- Born: July 21, 1995 (age 30) Pakenham, Ontario

Team
- Skip: Chelsea Principi
- Third: Lauren Peskett
- Second: Brenda Chapman
- Lead: Keira McLaughlin

Curling career
- Member Association: Ontario (2011-2020; 2024-Present) Quebec (2020–2024)
- Top CTRS ranking: 14th (2025–26)

Medal record
Curling
Representing Canada
Winter Universiade
| Silver medal – second place | 2015 Granada |  |
Representing Ontario
Canada Winter Games
| Bronze medal – third place | 2011 Halifax |  |

= Lauren Peskett =

Canadian curler

Lauren Peskett ( Horton; born July 21, 1995) is a Canadian curler from Pakenham, Ontario.

==Youth career==
Peskett's Huntley Curling Club rink won the 2011 provincial bantam championship.
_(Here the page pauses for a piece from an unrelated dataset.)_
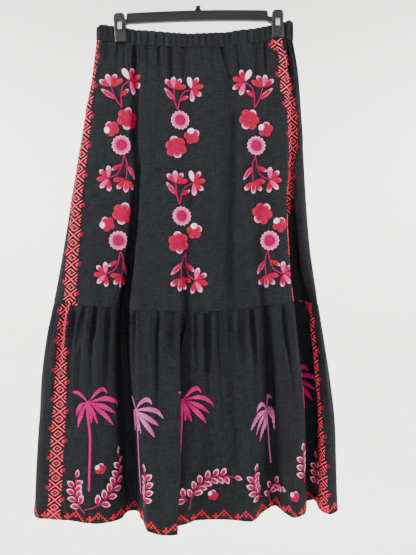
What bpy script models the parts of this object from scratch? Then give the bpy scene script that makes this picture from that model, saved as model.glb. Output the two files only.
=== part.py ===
"""Embroidered two-tier skirt hanging from a clip hanger.

The cloth is a closed loop at every height: the front runs from the left side to the right
side and the back returns.  Named lines run down the loop from waist to hem, one for each
lip, floor or crest of a fold, and the walls are lofted through them.  Small gathers are
added below the waistband and below the tier seam.

Frame: metres, +Z up, the front faces -Y.  The origin is the inner top of the hook, where the
rail carries the hanger.
"""
import math
from typing import NamedTuple

import bmesh
import bpy
import numpy as np
from mathutils import Matrix

MM = 0.001

# Driving sizes, in millimetres.
CLOTH_WALL = 1.5
BAND_WALL = 2.6
SEAM_GAP = 0.3
UPPER_LENGTH = 519.0
TIER_LENGTH = 424.0
UPPER_STEP = 9.0
TIER_FRONT_STEP = 8.2
TIER_BACK_STEP = 11.5
BAND_STEP = 6.4
BAND_GATHER = 0.9
WAIST_GATHER = 2.0
WAIST_GATHER_REACH = 110.0
TIER_GATHER = 4.2
TIER_GATHER_REACH = 230.0
GATHER_SWELL = 24.0
HANGER_TILT = math.radians(1.2)

# Heights below the waist seam at which the fold lines are given.
LINE_DROPS = (0.0, 148.0, UPPER_LENGTH, UPPER_LENGTH + TIER_LENGTH)
DEPTH_DROPS = (0.0, 148.0, 340.0, UPPER_LENGTH, UPPER_LENGTH + TIER_LENGTH)
UPPER_ROWS = (0.0, 8.0, 26.0, 62.0, 130.0, 220.0, 320.0, 425.0, UPPER_LENGTH)
TIER_ROWS = (0.0, 8.0, 24.0, 54.0, 104.0, 175.0, 260.0, 345.0, TIER_LENGTH)
BAND_ROWS = (0.0, 0.5, 0.9, 1.0)
BAND_TOP_ROUNDING = 0.8
END_STEP = 0.5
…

This qualified her team to represent Ontario at the 2011 Canada Winter Games, where she would take home the bronze medal. She won the provincial junior mixed championship in 2014, throwing third stones for Ryan McCrady. While attending Carleton University, Peskett won the 2014 CIS/CCA Curling Championships playing third for the Carleton Ravens team, skipped by Jamie Sinclair. The team represented Canada at the 2015 Winter Universiade, with Sinclair replaced by Breanne Meakin from the University of Manitoba (Sinclair had committed to curling for the United States at this point). The team would end up winning the silver medal.

==Women's career==
Peskett joined the Susan Froud rink in 2017, throwing third rocks for the team. She won her first World Curling Tour event as a member of the team at the 2017 Stroud Sleeman Cash Spiel. The team qualified for the 2019 Ontario Scotties Tournament of Hearts, Peskett's first provincial women's championship. There, Peskett took over as the team's skip.

Peskett left Ontario at the beginning of the 2023-24 curling season to form a new team out of Quebec, where they qualified for the 2024 Quebec Scotties Tournament of Hearts, where her team lost in the tie-breaker.

==Personal life==
Peskett attended Almonte District High School.